The Park Street Church was the site of the first anti-slavery speech by William Lloyd Garrison in 1829. Garrison called for the immediate emancipation of all slaves, a view that was unpopular even among Northerners opposed to slavery. Garrison believed that all blacks would, in time, assimilate into American society and that they, too, were Americans entitled to life, liberty, and the pursuit of happiness. Someone attending one of Garrison’s speeches objected that slavery was protected by the Constitution. Garrison replied that if this was true, then the Constitution should be burnt. On the issue of slavery, he called the Constitution a “covenant with death and an agreement with Hell.” Garrison received numerous and frequent death threats. He was imprisoned for libel when he called a slave trader a robber and murderer and the State of Georgia offered a reward of $5,000 for his arrest. In the first issue of his anti-slavery newspaper, the Liberator, he said:

“I do not wish to think, or speak, or write with moderation…I am in earnest – I will not equivocate – I will not excuse – I will not retreat a single inch – AND I WILL BE HEARD.”

(Turn left on Tremont Street and walk three blocks to School Street. Cross to the southeast corner to King’s Chapel.)

13. Corner of School and Tremont Streets – King’s Chapel

The first church in America to declare itself Unitarian was founded in 1686 as an Anglican Church in Puritan Boston. The present building was erected in 1756 and contains the oldest pulpit in continuous use in the United States. Under its minister, James Freeman, the church became Unitarian in theology in 1787. King’s Chapel was the first church in the colonies to use an organ as part of its worship service (1714).

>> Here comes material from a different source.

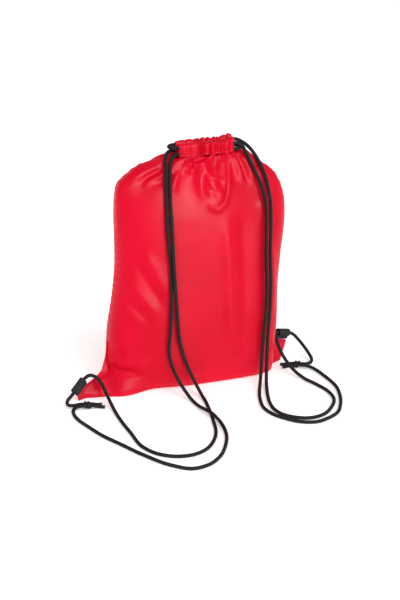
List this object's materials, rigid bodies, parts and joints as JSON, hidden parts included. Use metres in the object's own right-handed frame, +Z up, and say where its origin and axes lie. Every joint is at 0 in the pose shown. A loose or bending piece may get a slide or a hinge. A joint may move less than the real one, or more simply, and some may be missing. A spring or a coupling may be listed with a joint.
{
  "type": "drawstring backpack",
  "caption": "Stuffed woven-cloth drawstring backpack with a gathered neck, round cords that draw it shut and serve as shoulder straps, and webbing loops at the bottom corners.",
  "frame": {"origin": "on the floor under the middle of the bag's body, at the seam plane, where the bag rests on its base", "axes": "+Z up from the base to the gathered neck, -Y out of the front that the picture shows, +X to the bag's right as seen from the front"},
  "size_m": [0.4202, 0.3379, 0.389],
  "materials": {
    "cloth": "woven polyester with a slight sheen",
    "thread": "polyester sewing thread",
    "webbing": "ribbed flat webbing",
    "loop_thread": "polyester sewing thread",
    "cord": "braided round cord",
    "cord_tip": "heat-sealed cord end"
  },
  "bodies": {
    "bag": {"front_panel": "cloth", "back_panel": "cloth", "front_hem_tunnel": "cloth", "back_hem_tunnel": "cloth", "front_hem_stitching": "thread", "back_hem_stitching": "thread", "left_side_seam": "cloth", "right_side_seam": "cloth", "bottom_seam": "cloth", "left_loop_stitching": "loop_thread", "right_loop_stitching": "loop_thread", "left_drawcord": "cord", "right_drawcord": "cord", "left_knot": "cord", "right_knot": "cord", "left_cord_tips": "cord_tip", "right_cord_tips": "cord_tip"},
    "left_loop": {"left_corner_loop": "webbing"},
    "right_loop": {"right_corner_loop": "webbing"}
  },
  "joints": [
    {"name": "left_loop_flex", "type": "hinge", "parent": "bag", "child": "left_loop", "pos_m": [-0.19469, -0.02515, 0.01796], "axis": [0.7143, 0.3798, 0.5878], "range_deg": [-8, 8]},
    {"name": "right_loop_flex", "type": "hinge", "parent": "bag", "child": "right_loop", "pos_m": [0.14633, 0.01026, 0.03977], "axis": [0.8688, 0.3868, -0.309], "range_deg": [-8, 8]}
  ]
}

Some of the most prominent citizens of the Massachusetts Bay Colony are buried in King’s Chapel Burying Ground, including: the Colony’s first governor, John Winthrop; William Dawes, Jr., who rode with Paul Revere to Lexington and Concord; Mary Chilton, the first woman to step off the Mayflower in Plymouth Colony; and Elizabeth Pain, on whom Nathaniel Hawthorne based the character Hester Prynne inThe Scarlet Letter.

(Continue north on Tremont Street and turn right on Court Street. Walk to 26 Court Street.)

14. 26 Court Street – Courthouse Square

In 1854, Anthony Burns escaped from his master in Virginia, and made his way to Boston. He was able to read and write, and found a job in a clothing store. Two months later, Burns was arrested on his way home from work. The abolitionist community was aroused by his capture. A few blocks away at Faneuil Hall, the Vigilance Committee was holding a public meeting urging resistance. Unitarian minister Theodore Parker motivated the crowd to storm the courthouse, then located at this site, where Burns was being held. Only a few feet into the entrance of the courthouse, they were met by federal marshals with raised pistols. By the time order was restored, thirteen people had been arrested, and one protester was dead. By Saturday, Boston was overflowing with troops and anti-slavery supporters. The federal court refused to rule on the constitutionality of the Fugitive Slave Law, and the judge turned Burns over to the custody of his master.

(Continue east on Court Street to Congress Street. Turn left on Congress and cross at the light in front of Fanueil Hall.)

15. Fanueil Hall Courtyard – Statue of Samuel Adams

The statue of this Revolutionary War hero was sculpted by Unitarian Anne Whitney, who created more than 100 busts and statues from her Boston home and studio from 1876 until her death in 1915. Quincy Market next door was built during Unitarian Josiah Quincy’s term as mayor of Boston and is named for him.

(This is the end of the walking tour and a good place to let the group shop and watch the street performers.)